The nine photographers whose work is featured hail from vastly different backgrounds. All uprooted their lives to travel through the South as the movement picked up speed in the early 1960s. Bob Fitch’s personal photography of Dr. Martin Luther King Jr.’s family is featured alongside Maria Varela’s densely atmospheric photographs of black Southern life. Tamio Wakayama, a Canadian photographer who spent his early years in an internment camp, photographed the Student Nonviolent Coordinating Committee (SNCC) at the height of its influence. He later wrote, “There was a pervading sense that not only were we a part of history, but we were history itself.” Work by George Ballis, Herbert Randall, Bob Fletcher, David Prince, and Bob Adelman is also included, organized chronologically by event, rather than by photographer.

The exhibition is divided into four distinct sections: “Black Life,” “Organizing for Freedom,” “State and Local Terror,” and “Meredith March Against Fear and Black Power.” The featured works are both formally visually striking and saturated with important narrative, more than is possible to take in on one viewing. I found myself circling the exhibition, returning to certain photographs again and again with the feeling that there was still more to absorb. It is hard to overstate how moving these images are.

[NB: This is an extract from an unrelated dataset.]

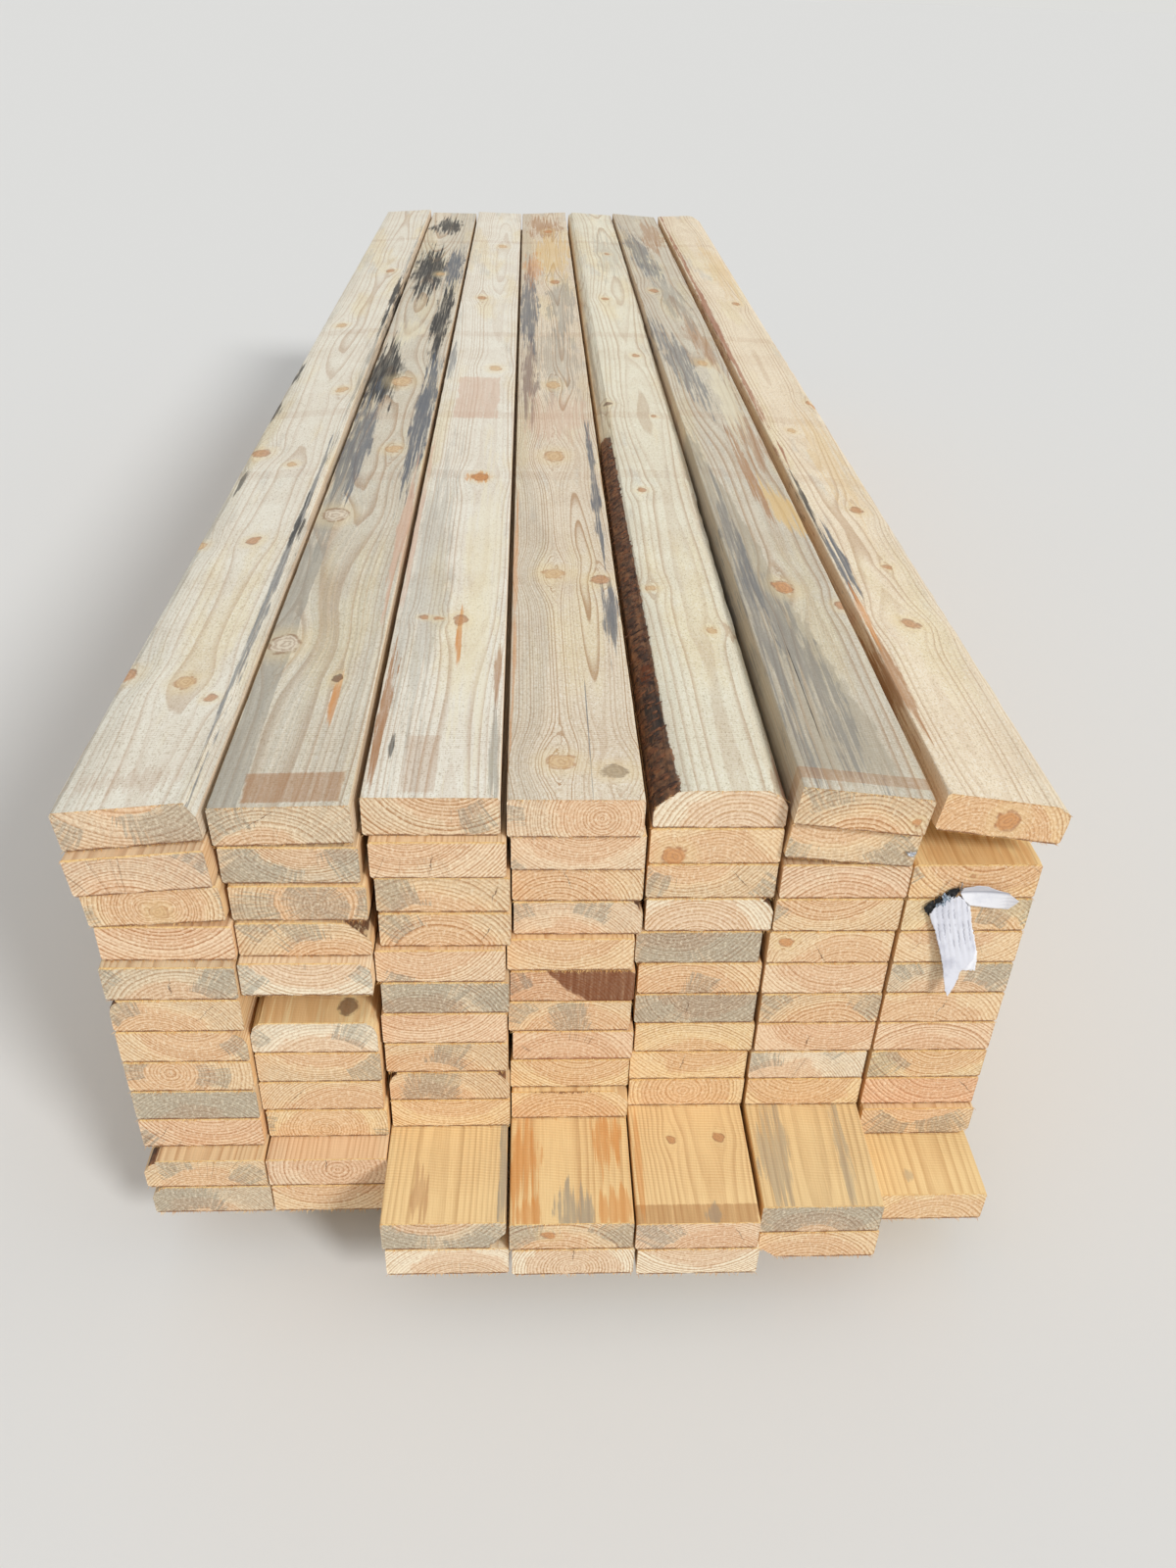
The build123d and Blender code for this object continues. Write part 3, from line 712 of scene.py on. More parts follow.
def marks_sum(make, place, knots):
    """The place bent round every knot, and each knot's masks."""
    masks = []
    bent = place
    for at_x, at_y, size, stretch, colour in knots:
        inputs = {"Place": place, "Centre": (at_x / 1000, at_y / 1000, 0.0), "Size": size / 1000, "Stretch": stretch}
        out = make.group(knot_tree, inputs)
        bent = make.vector("ADD", bent, out["Bend"])
        masks.append((out, colour))
    return bent, masks


def weathered(make, place, colour):
    """Old top faces: yellow and grey clouds along the board, and furred speckles."""
    long_place = make.vector("MULTIPLY", place, (1.0, 0.16, 1.0))
    yellow = make.fade(make.noise(long_place, 14.0, 4.0, 0.6), 0.50, 0.66, 0.0, 0.55)
    grey = make.fade(make.noise(make.vector("ADD", long_place, (7.0, 0.0, 0.0)), 17.0, 4.0, 0.65), 0.54, 0.68, 0.0, 0.5)
    colour = make.mix(yellow, colour, WEATHERED_YELLOW)
    colour = make.mix(grey, colour, WEATHERED_GREY)
    speckles = make.noise(make.vector("MULTIPLY", place, (1.0, 0.6, 1.0)), 420.0, 3.0, 0.7)
    colour = make.mix(make.fade(speckles, 0.52, 0.66, 0.0, 0.6), colour, FUR_PALE)
    return make.mix(make.fade(speckles, 0.34, 0.46, 0.5, 0.0), colour, FUR_DARK)


def wood_material(name, end_grain, knots=(), smudges=(), ring_strength=0.6, tint=None, old=False, stained=0.4):
    """A sawn wood finish; knots and smudges are given in millimetres, and a tint as (share, colour)."""
    material = bpy.data.materials.new(name)
    material.use_nodes = True
    tree = material.node_tree
    make = Recipe(tree)
    shader = tree.nodes["Principled BSDF"]
    place = make.attribute("wood")
    across, along_board, upward = make.split(place)
    seed, stain, ring_width = make.split(make.attribute("facts"))
    wane, heart_radius, arris = make.split(make.attribute("wane"))
    flat = make.join(across, upward, 0.0) if end_grain else place
    bent, knot_masks = marks_sum(make, flat, knots)
    if end_grain:
        bent_x, bent_z, nothing = make.split(bent)
        bent = make.join(bent_x, along_board, bent_z)
    rings = make.group(rings_tree, {"Place": bent, "Pith": make.attribute("pith"), "Ring Width": ring_width, "Seed": seed})
    surface = make.group(surface_tree, {
        "Place": place, "Radius": rings["Radius"], "Seed": seed, "Sapwood": heart_radius, "Ray": rings["Ray"],
    })
    tone = make.attribute("tone")
    early = make.mix(make.fade(surface["Cloud"], 0.3, 0.7, 0.0, 0.35), tone, shade(246, 226, 190))
    early = make.mix(make.calc("MULTIPLY", surface["Heart"], 0.5 if end_grain else 0.25), early, HEART_WOOD)
    if tint:
        early = make.mix(tint[0], early, tint[1])
    if old:
        early = weathered(make, place, early)
    late_share = make.calc("MULTIPLY", make.calc("POWER", rings["Ring"], 2.2 if old else 1.2), ring_strength)
    if end_grain:
        late_share = make.calc("MULTIPLY", late_share, rings["Bold"])
    colour = make.mix(late_share, early, OLD_LATE_WOOD if old else make.mix(0.95, tone, LATE_WOOD, "MULTIPLY"))
    fibre_share = make.fade(rings["Fibre"], 0.35, 0.75, 0.0, 0.22 if end_grain or old else 0.34)
    colour = make.mix(fibre_share, colour, make.mix(0.6, colour, LATE_WOOD, "MULTIPLY"))
    stain_share = make.calc("MULTIPLY", surface["Stain"], make.calc("MULTIPLY", stain, stained))
    if end_grain:
        for label in ("patch_a", "patch_b"):
            inputs = {
                "Place": place, "Patch": make.attribute(label), "From Pith": rings["From Pith"],
                "Ray": rings["Ray"], "Cloud": surface["Cloud"],
            }
            patch = make.calc("MULTIPLY", make.group(patch_tree, inputs)["Mask"], 0.82)
            stain_share = make.calc("MAXIMUM", stain_share, patch)
    stain_share = make.calc("MULTIPLY", stain_share, make.fade(rings["Fibre"], 0.2, 0.7, 0.75, 1.0))
    colour = make.mix(stain_share, colour, make.mix(0.3, STAIN_GREY, colour))
    height = make.calc("MULTIPLY", surface["Fur"] if end_grain else rings["Fibre"], 0.5)
    if end_grain:
        crack = make.group(crack_tree, {"Place": place, "Crack": make.attribute("crack")})["Mask"]
        split = make.calc("MAXIMUM", make.calc("MULTIPLY", rings["Check"], 0.5), crack)
        # The cracks get painted shade: dark brown where they sink in
        colour = make.mix(make.calc("MULTIPLY", split, 0.85), colour, CRACK_SHADE)
        height = make.calc("SUBTRACT", height, make.calc("MULTIPLY", split, 0.9))
        pale_fur = make.fade(surface["Fur"], 0.52, 0.70, 0.0, 0.5)
        colour = make.mix(pale_fur, colour, shade(254, 242, 214))
        dark_fur = make.fade(surface["Fur"], 0.32, 0.46, 0.45, 0.0)
        colour = make.mix(dark_fur, colour, make.mix(1.0, colour, LATE_WOOD, "MULTIPLY"))
        saw_shade = make.fade(make.noise(make.vector("MULTIPLY", place, (1.0, 1.0, 3.0)), 60.0, 4.0, 0.7), 0.3, 0.5, 0.28, 0.0)
        colour = make.mix(saw_shade, colour, make.mix(0.8, colour, LATE_WOOD, "MULTIPLY"))
        tufts = make.noise(place, 260.0, 3.0, 0.7)
        colour = make.mix(make.fade(tufts, 0.36, 0.50, 0.40, 0.0), colour, make.mix(0.8, colour, LATE_WOOD, "MULTIPLY"))
        colour = make.mix(make.fade(tufts, 0.52, 0.66, 0.0, 0.45), colour, shade(254, 242, 214))
        frayed = make.calc("MULTIPLY", make.calc("SUBTRACT", surface["Fur"], 0.5), 0.007)
        uneven = make.calc("MULTIPLY", make.calc("SUBTRACT", make.noise(place, 42.0, 2.0), 0.5), 0.006)
        height_up = make.calc("ADD", make.calc("ADD", upward, frayed), uneven)
        top = BOARD_THICKNESS / 2
        # A strip along the top edge of a lower board's end: gold fibres, brightened as painted sunlight
        lit = make.calc("MULTIPLY", make.fade(height_up, top - 0.0036, top - 0.0012, 0.0, 0.9), arris)
        colour = make.mix(lit, colour, make.mix(make.fade(surface["Fur"], 0.4, 0.6), LIT_GOLDEN_ARRIS, shade(248, 222, 164)))
        # A painted shadow along the bottom edge of the end, where the seam under the board is
        colour = make.mix(make.fade(height_up, 0.0024 - top, 0.0004 - top, 0.0, 0.85), colour, SEAM_SHADOW)
    else:
        hatched = make.calc("MULTIPLY", surface["Ridges"], make.fade(make.noise(place, 9.0, 2.0), 0.42, 0.62, 0.25, 1.0))
        height = make.calc("ADD", height, make.calc("MULTIPLY", hatched, 0.4))
        sunlit = make.calc("MULTIPLY", hatched, 0.2)
        colour = make.mix(sunlit, colour, make.mix(1.0, colour, LATE_WOOD, "MULTIPLY"))
        # The sides: the sawn wood's gold, brightened as painted sunlight and bounce light in the gaps
        sunlit_side = make.fade(make.calc("ABSOLUTE", across), BOARD_WIDTH / 2 - 0.0016, BOARD_WIDTH / 2 - 0.0006, 0.0, 0.25)
        colour = make.mix(sunlit_side, colour, SUNLIT_SIDE_GOLD)
    scales = make.noise(make.vector("MULTIPLY", place, (1.0, 0.45, 1.0)), 95.0, 5.0, 0.7)
    bark = make.mix(make.fade(scales, 0.35, 0.7), shade(58, 36, 28), shade(150, 104, 70))
    colour = make.mix(make.calc("MULTIPLY", wane, 0.35), colour, bark)
    flaked = make.calc("ADD", wane, make.calc("MULTIPLY", make.calc("SUBTRACT", scales, 0.5), 0.7))
    colour = make.mix(make.fade(flaked, 0.50, 0.58, 0.0, 0.95), colour, bark)
    for at_x, at_y, half_across, half_along, broken, strength, key, *shape in smudges:
        lean, square = shape or (0.0, 0.0)
        inputs = {
            "Place": flat, "Centre": (at_x / 1000, at_y / 1000, 0.0),
            "Half Size": (half_across / 1000, half_along / 1000, 1.0), "Broken": broken,
            "Lean": lean, "Square": square,
        }
        mask = make.calc("MULTIPLY", make.group(smudge_tree, inputs)["Mask"], strength)
        colour = make.mix(mask, colour, SMUDGE_COLOURS[key])
    for masks, key in knot_masks:
        grown = make.mix(make.calc("MULTIPLY", masks["Rings"], 0.5), KNOT_COLOURS[key], KNOT_LINES[key])
        colour = make.mix(make.calc("MULTIPLY", masks["Halo"], 0.3), colour, HALO_PALE)
        colour = make.mix(make.calc("MULTIPLY", masks["Knot"], 0.7), colour, grown)
        colour = make.mix(make.calc("MULTIPLY", masks["Outline"], 0.6), colour, KNOT_LINES[key])
        height = make.calc("ADD", height, make.calc("MULTIPLY", masks["Knot"], 0.4))
    tree.links.new(colour, shader.inputs["Base Color"])
    tree.links.new(make.fade(rings["Fibre"], 0.2, 0.8, 0.62, 0.86), shader.inputs["Roughness"])
    shader.inputs["Specular IOR Level"].default_value = 0.3
    bump = make.node("ShaderNodeBump", {"Strength": 0.65, "Distance": 0.0007, "Height": height})
    tree.links.new(bump.outputs[0], shader.inputs["Normal"])
    return material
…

Subtle details within some of the photographs reveal parts of the civil rights story often looked over, such as the pervasive presence of weapons amongst both activists and Southern segregationists. A particularly striking photograph by Herron shows a young organizer and an older man sitting in a small library, facing a curtainless window, their backs turned to the camera. The older man holds a rifle. Herron writes in the exhibition materials, “The movement was nonviolent; the community was not.”

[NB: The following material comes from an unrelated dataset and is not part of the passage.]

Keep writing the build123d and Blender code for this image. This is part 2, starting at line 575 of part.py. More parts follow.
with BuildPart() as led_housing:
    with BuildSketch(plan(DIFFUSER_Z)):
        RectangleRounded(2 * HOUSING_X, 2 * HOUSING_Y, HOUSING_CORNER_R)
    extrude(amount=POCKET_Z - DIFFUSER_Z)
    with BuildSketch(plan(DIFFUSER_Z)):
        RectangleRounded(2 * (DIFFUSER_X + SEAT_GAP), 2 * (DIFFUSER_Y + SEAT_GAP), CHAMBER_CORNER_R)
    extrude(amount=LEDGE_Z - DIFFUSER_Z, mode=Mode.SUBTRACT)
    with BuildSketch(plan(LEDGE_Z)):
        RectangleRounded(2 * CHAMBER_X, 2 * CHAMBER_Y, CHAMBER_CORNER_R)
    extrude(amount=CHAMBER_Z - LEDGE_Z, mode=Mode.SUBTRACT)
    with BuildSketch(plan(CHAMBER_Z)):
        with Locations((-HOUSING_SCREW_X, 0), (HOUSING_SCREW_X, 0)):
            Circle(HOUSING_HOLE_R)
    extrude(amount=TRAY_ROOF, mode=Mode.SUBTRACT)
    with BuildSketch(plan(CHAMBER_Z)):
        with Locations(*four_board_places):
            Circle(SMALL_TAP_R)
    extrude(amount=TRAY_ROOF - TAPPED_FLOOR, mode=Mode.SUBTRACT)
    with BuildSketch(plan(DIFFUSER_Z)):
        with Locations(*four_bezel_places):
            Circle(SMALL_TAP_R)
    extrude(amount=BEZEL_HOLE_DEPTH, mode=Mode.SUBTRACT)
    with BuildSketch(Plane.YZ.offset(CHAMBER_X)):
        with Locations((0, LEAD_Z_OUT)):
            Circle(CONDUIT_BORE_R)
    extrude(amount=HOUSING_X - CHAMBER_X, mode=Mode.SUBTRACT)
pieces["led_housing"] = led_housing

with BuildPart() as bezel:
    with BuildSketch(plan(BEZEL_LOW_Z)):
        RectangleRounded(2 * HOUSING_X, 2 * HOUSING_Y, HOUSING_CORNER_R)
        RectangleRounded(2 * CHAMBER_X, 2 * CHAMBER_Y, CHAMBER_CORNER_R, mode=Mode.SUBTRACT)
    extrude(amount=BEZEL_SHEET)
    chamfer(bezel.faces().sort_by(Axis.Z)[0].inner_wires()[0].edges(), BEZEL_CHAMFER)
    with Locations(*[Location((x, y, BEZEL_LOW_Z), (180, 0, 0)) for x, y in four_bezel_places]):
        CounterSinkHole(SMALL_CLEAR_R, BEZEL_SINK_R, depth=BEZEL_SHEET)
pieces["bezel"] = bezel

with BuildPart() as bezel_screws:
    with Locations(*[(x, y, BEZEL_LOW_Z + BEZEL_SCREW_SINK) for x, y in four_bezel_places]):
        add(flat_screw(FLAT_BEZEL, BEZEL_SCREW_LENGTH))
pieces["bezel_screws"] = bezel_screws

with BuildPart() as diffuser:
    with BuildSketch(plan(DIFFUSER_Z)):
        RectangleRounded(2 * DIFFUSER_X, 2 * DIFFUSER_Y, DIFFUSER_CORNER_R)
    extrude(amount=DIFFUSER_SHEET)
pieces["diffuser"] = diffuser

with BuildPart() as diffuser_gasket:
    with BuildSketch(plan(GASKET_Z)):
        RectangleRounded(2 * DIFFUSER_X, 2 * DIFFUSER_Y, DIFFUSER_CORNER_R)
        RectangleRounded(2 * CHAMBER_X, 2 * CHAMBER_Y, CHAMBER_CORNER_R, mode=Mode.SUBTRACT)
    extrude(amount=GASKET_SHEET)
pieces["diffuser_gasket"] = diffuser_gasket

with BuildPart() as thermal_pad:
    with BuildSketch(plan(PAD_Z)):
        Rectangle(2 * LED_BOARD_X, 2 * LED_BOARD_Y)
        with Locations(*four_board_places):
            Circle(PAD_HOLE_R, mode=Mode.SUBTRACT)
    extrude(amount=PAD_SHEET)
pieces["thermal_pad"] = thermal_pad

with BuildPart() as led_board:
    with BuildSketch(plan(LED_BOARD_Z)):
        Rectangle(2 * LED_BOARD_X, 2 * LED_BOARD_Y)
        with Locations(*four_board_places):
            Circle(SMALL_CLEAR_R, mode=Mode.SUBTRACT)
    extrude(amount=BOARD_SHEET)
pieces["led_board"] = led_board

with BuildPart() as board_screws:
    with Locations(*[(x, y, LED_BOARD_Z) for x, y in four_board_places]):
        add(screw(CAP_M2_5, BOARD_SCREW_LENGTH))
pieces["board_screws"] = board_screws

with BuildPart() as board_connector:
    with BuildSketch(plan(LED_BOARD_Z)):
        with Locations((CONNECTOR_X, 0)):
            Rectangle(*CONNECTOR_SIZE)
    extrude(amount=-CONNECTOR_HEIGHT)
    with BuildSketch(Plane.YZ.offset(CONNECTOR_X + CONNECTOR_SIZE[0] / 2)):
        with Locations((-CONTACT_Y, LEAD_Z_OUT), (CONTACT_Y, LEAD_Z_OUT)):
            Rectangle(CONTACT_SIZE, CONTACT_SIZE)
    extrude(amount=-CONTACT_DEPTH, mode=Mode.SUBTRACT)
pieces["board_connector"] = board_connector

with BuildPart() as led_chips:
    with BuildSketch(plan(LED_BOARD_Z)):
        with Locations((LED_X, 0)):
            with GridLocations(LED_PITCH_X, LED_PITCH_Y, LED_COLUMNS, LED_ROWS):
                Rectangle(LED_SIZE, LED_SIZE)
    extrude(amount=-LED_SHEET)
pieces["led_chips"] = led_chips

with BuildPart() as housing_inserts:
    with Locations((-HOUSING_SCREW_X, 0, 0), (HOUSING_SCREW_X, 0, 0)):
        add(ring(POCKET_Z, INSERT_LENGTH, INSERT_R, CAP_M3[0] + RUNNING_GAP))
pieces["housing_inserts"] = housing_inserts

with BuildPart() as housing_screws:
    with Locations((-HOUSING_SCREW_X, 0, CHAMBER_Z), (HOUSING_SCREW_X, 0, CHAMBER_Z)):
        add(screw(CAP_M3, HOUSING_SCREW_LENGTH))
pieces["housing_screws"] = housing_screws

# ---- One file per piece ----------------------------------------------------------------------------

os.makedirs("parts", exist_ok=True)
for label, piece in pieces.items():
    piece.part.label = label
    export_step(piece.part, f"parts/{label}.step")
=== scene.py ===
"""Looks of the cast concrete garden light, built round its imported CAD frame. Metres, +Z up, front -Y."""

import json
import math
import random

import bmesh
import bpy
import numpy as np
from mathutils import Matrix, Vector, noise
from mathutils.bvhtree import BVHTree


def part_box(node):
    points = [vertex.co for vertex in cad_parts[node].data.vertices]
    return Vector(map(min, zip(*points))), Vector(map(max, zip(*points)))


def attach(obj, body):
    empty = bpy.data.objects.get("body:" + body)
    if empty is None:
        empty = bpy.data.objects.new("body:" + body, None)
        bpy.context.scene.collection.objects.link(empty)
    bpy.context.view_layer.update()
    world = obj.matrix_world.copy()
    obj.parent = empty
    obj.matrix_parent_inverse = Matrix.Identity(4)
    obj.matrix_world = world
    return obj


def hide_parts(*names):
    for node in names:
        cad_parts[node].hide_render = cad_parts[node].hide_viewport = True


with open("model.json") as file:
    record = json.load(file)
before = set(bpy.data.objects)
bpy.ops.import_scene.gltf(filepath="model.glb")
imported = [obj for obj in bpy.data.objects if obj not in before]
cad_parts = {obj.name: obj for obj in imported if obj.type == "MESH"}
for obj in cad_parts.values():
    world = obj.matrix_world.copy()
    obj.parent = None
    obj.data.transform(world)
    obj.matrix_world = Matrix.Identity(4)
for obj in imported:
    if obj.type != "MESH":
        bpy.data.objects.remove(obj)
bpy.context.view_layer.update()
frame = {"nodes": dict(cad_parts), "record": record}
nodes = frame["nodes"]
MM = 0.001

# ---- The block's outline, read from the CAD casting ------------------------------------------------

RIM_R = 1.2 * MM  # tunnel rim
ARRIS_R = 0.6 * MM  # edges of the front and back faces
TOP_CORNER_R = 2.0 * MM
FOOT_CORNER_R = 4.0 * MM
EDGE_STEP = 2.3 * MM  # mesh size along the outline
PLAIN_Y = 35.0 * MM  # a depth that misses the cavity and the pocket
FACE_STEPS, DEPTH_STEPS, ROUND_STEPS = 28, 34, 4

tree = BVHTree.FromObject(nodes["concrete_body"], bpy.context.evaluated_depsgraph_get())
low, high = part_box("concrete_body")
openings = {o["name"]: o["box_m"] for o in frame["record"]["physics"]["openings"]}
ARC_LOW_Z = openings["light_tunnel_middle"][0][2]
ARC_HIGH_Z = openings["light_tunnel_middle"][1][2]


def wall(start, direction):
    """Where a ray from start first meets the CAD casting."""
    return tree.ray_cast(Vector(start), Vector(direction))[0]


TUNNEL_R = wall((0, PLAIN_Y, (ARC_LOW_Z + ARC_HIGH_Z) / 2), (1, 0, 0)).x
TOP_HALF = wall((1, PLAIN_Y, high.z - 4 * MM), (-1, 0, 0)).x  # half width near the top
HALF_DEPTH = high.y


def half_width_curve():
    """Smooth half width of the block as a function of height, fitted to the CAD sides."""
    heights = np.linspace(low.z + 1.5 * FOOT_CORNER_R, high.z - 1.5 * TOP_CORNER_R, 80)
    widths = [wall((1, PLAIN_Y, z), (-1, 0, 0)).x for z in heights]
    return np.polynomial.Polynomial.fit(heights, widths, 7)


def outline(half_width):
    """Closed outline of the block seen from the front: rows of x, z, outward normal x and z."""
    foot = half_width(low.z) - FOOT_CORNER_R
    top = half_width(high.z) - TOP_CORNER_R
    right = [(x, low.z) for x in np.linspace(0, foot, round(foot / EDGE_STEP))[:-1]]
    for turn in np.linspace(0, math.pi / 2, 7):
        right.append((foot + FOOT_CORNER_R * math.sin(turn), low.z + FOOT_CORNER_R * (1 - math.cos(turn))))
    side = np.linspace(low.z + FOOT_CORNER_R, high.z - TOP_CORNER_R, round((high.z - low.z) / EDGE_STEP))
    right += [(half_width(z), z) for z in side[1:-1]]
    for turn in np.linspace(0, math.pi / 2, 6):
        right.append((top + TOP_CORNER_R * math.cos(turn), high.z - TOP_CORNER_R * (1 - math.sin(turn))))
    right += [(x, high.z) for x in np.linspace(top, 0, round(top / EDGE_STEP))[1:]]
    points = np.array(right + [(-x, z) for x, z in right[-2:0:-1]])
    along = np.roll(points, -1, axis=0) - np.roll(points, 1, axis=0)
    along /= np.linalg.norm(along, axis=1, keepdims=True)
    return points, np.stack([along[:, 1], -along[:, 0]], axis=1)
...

Some of the best photographs in the exhibit are also, on first glance, the quietest. Wakayama’s sparse shot of a memorial service held for slain activists James Earl Chaney, Andrew Goodman, and Mickey Schwerner is devastating. Organizer Bob Moses stands amidst the ashes of Mt. Zion Methodist Church in Neshoba County, Mississippi. Flowers are situated in rubble and charred wood.

Perhaps the most important takeaway from “This Light of Ours” is that the formal beauty of these photographs — their importance as works of art — is inseparable from their strategic importance as catalysts of social change. In one of Wakamaya’s photographs, a young man stands on the porch of an organizing center in Mound Bayou, Mississippi. A wooden cross bisects the foreground of the photo, visually separating the young man’s head from his body. The cross is emblazoned with a hand-painted logo that reads simply, “Freedom.”

In “This Light of Ours,” we have a potentially important curriculum for today’s protests, where, as Herron put it, “everyone is a photographer and everyone carries a camera.” We need thorough references like exhibitions like this to understand how we got where we are and where we are going next. Herron put it simply: “The job isn’t done. We made a lot of progress in the civil rights movement, but it is far from over.”